As mandatory conservation kicked in statewide this month, forcing many of California’s 38 million people to face giving up on greenery, these recycling systems have become attractive options in new homes, right along with granite countertops. California Building Industry Association executive Robert Raymer rattles off the drought-conscious top builders that now routinely offer in-home water recycling.
And California’s building codes are catching up as well, allowing owners of existing homes to create the simplest systems for the safest gray water without a permit.
So while others think about hauling buckets to catch stray drips from their sinks and tubs, Negrin and Friedman can relax: Each gallon they use in the shower means another for the butterflies that duck and bob over their vegetable garden, for the lemon tree shading the yard, and for two strutting backyard chickens busily investigating it all.

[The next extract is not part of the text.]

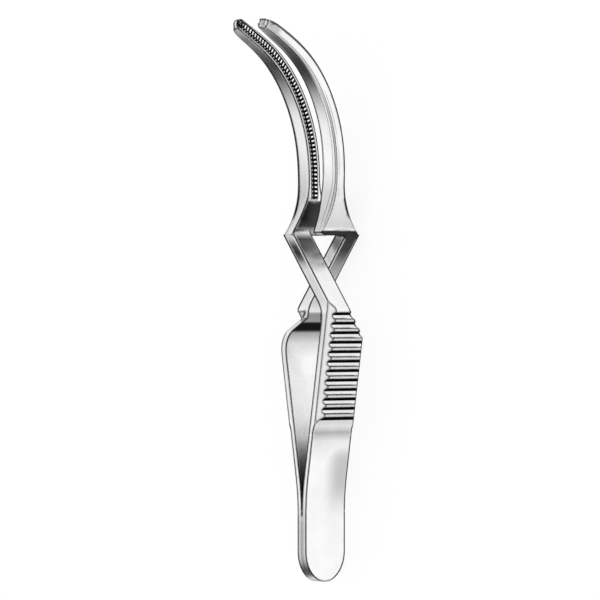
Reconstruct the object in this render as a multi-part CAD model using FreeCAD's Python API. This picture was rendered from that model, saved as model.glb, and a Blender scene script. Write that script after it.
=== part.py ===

“I love a lush garden, and so it seems like why not, right? I could have a lush garden if it doesn’t go into the sewer system,” Negrin said. “So, yes, “I’m going to take a shower.”
Because pathogens swimming in untreated gray water can transmit disease if humans ingest them, most modern health and building codes have long made recycling it impractical. Many families did it anyway, without official oversight or permits. Greywater Action, a group that promotes household water recycling and trains families and installers on the do’s and don’ts, estimates that more than a million Californians had illegal systems before plumbing codes were updated.
But interest in doing it the right way has soared since April 1, when Gov. Jerry Brown ordered a 25-percent cut in water use by cities and towns. Palo Alto gray-water system installer Sassan Golafshan saw his website crash within a day from the surge in traffic.